Осенью этого года Герберт Уэллс печатал в «Saturday Express» свои очерки о новой России54. Пробыв там две недели[70] с сыном Джорджем, немного знавшим русский язык, он пришел к выводу, что бедственное положение страны — результат продолжительной войны, а не политики большевиков, в которых, несмотря на примитивность их марксистской идеологии, он видел единственную надежду на установление порядка среди всеобщего хаоса и которых поэтому призывал поддерживать. Его сообщениям верили как откровению. 8 ноября в гостях у знакомого студента Набоков и Калашников встретили Джорджа Уэллса, приехавшего в Тринити-колледж на этот семестр.
По рассказам молодого Wells'a, все обстоит великолепно, и если Иван Иванович не может достать ананасов, то это исключительно вина блокады <…> Заметьте, что сии путешественники… говорят по-русски хуже, чем я — по-исландски.
Горький подарил им несколько пар розовых очков, а Шаляпин (a jolly good fellow, damn him[71]) угостил их моэтом. Ленин, оказывается, святой — мудрый, как Соломон, и чувствительный, как институтка из повести Чарской. Смех у него, что колокольчик. «On the whole, ye know, it's not bad at all. The workmen are really happy. It was most pathetic to see their children — cheerful little chaps — romping in the school-yards»[72]. И так далее, и так далее <…> Мы с Калашниковым просто разозлились. Дошли до того, что обозвали социалистов мерзавцами. Кончилось тем, что Мишка вскочил и заорал, бешено сверкая глазищами: бей жидов! И смешно и грустно <…>
<…> Я говорю ему [Уэллсу]: «Да ведь людей-то сколько погибло, сколько душ людских искалечено, уничтожено. Красота-то вся ушла из жизни. Вишневые сады вырублены…» И сынок фабианца в ответ: «А казаки? А погромы кишиневские?» Болван55.

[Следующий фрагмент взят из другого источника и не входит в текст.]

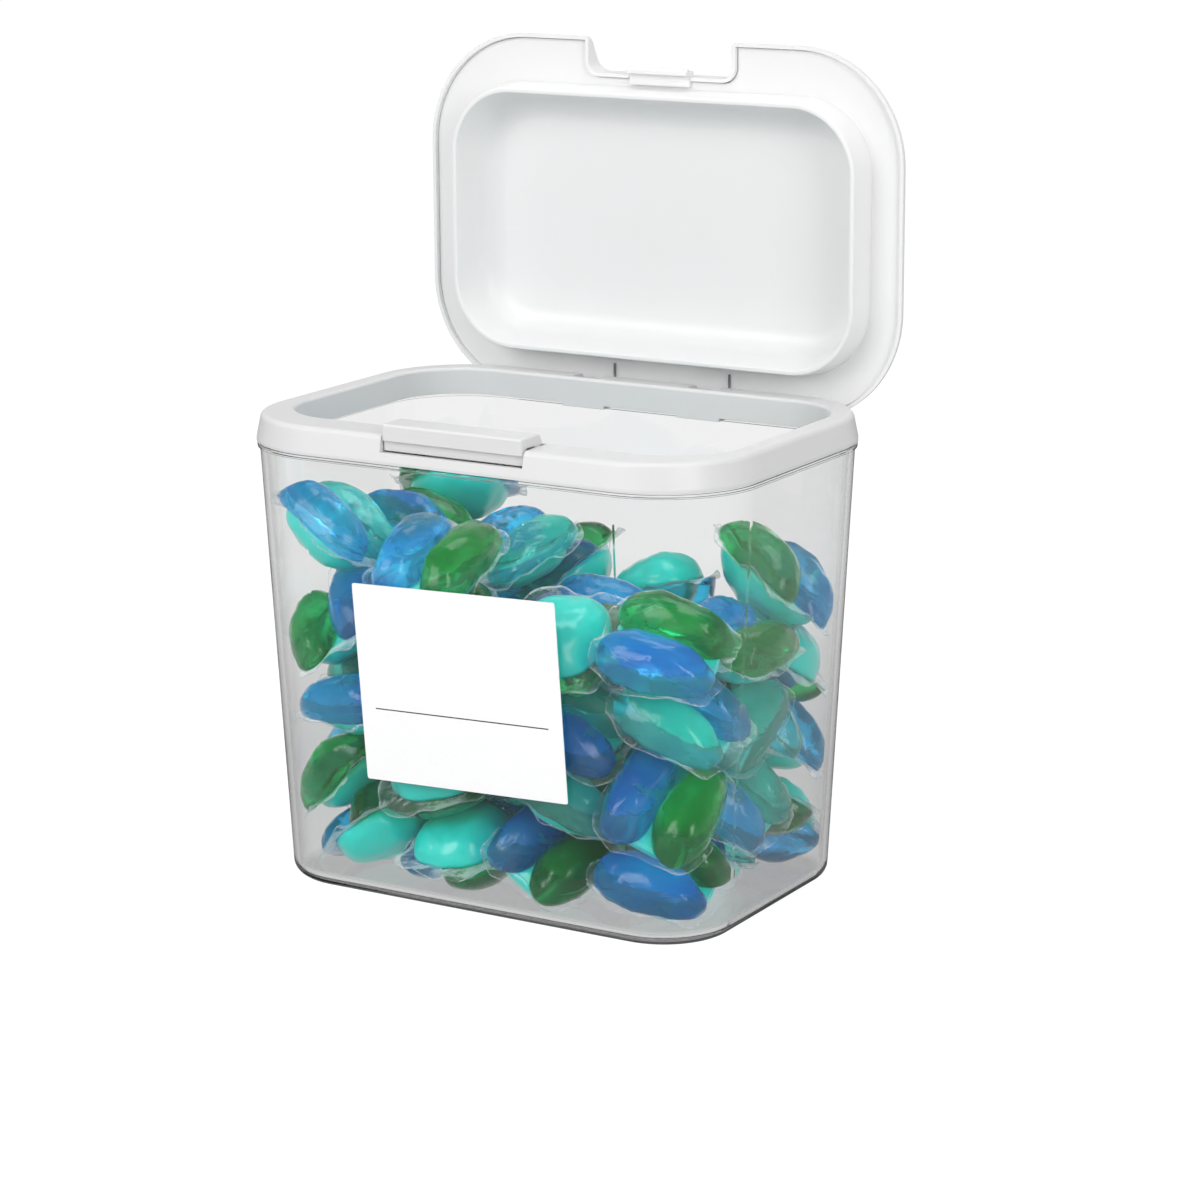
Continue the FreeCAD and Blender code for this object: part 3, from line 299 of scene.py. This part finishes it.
# One closed puffed chamber on the film's plane, creased towards its seam.
def addChamber(points, faces, slots, shape, slot, randomizer):
    first = len(points)
    around, rings = pod["around"], pod["rings"]
    way = shape["way"]
    phase = [randomizer.uniform(0, math.tau) for _ in range(3)]
    lean = randomizer.uniform(-0.07, 0.07)
    points.append((0, shape["offset"], way * (shape["height"] + 0.3)))
    for ring in range(1, rings + 1):
        part = math.sin(ring / rings * math.pi / 2)
        for step in range(around):
            angle = step / around * math.tau
            x, y = squircle(angle, shape["length"] / 2, shape["width"] / 2, 2.5)
            rise = max(0.0, 1 - part ** 2.3) ** 0.55
            crease = (math.sin(9 * angle + phase[0]) + 0.7 * math.sin(14 * angle + phase[1])
                      + 0.5 * math.sin(23 * angle + phase[2]))
            fold = 1 + 0.05 * crease * part ** 3 * rise
            z = shape["height"] * rise * fold * (1 + lean * x / shape["length"] * 2)
            points.append((x * part, y * part + shape["offset"], way * (z + 0.3)))
    points.append((0, shape["offset"], way * 0.3))
    last = len(points) - 1
    for step in range(around):
        following = (step + 1) % around
        cap = [first, first + 1 + step, first + 1 + following]
        base = first + 1 + (rings - 1) * around
        foot = [last, base + following, base + step]
        faces.append(cap if way > 0 else cap[::-1])
        faces.append(foot if way > 0 else foot[::-1])
        slots.extend((slot, slot))
        for ring in range(rings - 1):
            inner = first + 1 + ring * around
            outer = inner + around
            side = [inner + step, outer + step, outer + following, inner + following]
            faces.append(side if way > 0 else side[::-1])
            slots.append(slot)


# The sealed film edge round the chambers, thin, wavy and closed.
def addFlange(points, faces, slots, slot, randomizer):
    first = len(points)
    around, rings = 72, 6
    phase = [randomizer.uniform(0, math.tau) for _ in range(4)]
    for side in (1, -1):
        for ring in range(rings + 1):
            part = ring / rings
            for step in range(around):
                angle = step / around * math.tau
                inX, inY = squircle(angle, 17.5, 15.5, 2.4)
                outX, outY = squircle(angle, pod["length"] / 2, pod["width"] / 2, 4.2)
                ragged = 1 + 0.016 * math.sin(7 * angle + phase[2])
                x = inX + (outX * ragged - inX) * part
                y = inY + (outY * ragged - inY) * part
                wave = (math.sin(5 * angle + phase[0]) * 1.3
                        + math.sin(11 * angle + phase[1]) * 0.7
                        + math.sin(19 * angle + phase[3]) * 0.35)
                z = wave * max(0.0, part - 0.35) ** 1.3 * 1.6
                points.append((x, y, z + side * pod["film"] / 2))
    layer = around * (rings + 1)
    for step in range(around):
        following = (step + 1) % around
        for ring in range(rings):
            inner = first + ring * around
            outer = inner + around
            top = [inner + step, outer + step, outer + following, inner + following]
            faces.append(top)
            faces.append([index + layer for index in top[::-1]])
            slots.extend((slot, slot))
        rim = first + rings * around
        hole = first
        faces.append([rim + step, rim + step + layer, rim + following + layer,
                      rim + following])
        faces.append([hole + following, hole + following + layer, hole + step + layer,
                      hole + step])
        slots.extend((slot, slot))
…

Слышать, как кишиневский погром вменяется в вину противникам большевизма, было, наверное, особенно неприятно Владимиру — ведь именно его отец сразу после погрома резко обрушился на царское правительство в печати, а сейчас на страницах «Новой России» критиковал Герберта Уэллса.
Как же мог сын Владимира Дмитриевича Набокова, столь решительно выступавшего против притеснения евреев, мириться с обществом Калашникова? В зрелые годы Набоков будет удивительно строго и бескомпромиссно осуждать любой намек на антисемитизм (и, кстати, откажется встретиться со своим университетским соседом по квартире), но хотя к этому времени он и будет считать, что прожил с Калашниковым под одной крышей не больше одного семестра, да и то едва его выносил, на самом деле он два года делил квартиру с «Мишкой» и часто проводил с ним время, разумеется, надеясь при этом, что тот не сядет на своего любимого, закусившего удила, конька56. Когда Калашников пытался подсунуть ему пресловутую фальшивку — «Протоколы сионских мудрецов», он просто не обращал на это внимания. Кого он не мог выносить тогда в Кембридже, так это людей, подобных Джорджу Уэллсу. Эксплуатация классовой ненависти коммунистами представлялась ему более непростительным грехом, чем что-либо другое. История довольно скоро научила его, что еще более отвратительной может быть ненависть расовая.
К ноябрю «тютор» Набокова, решив, что пора начать им руководить, заставил его «чахнуть» в знаменитой Реновской библиотеке Тринити, выкапывая какие-то сведения из пыльных фолиантов. Набоков так никогда и не узнал, где находится главная университетская библиотека и даже имеется ли в Тринити-колледже читальный зал для студентов (а он, естественно, там был) 57.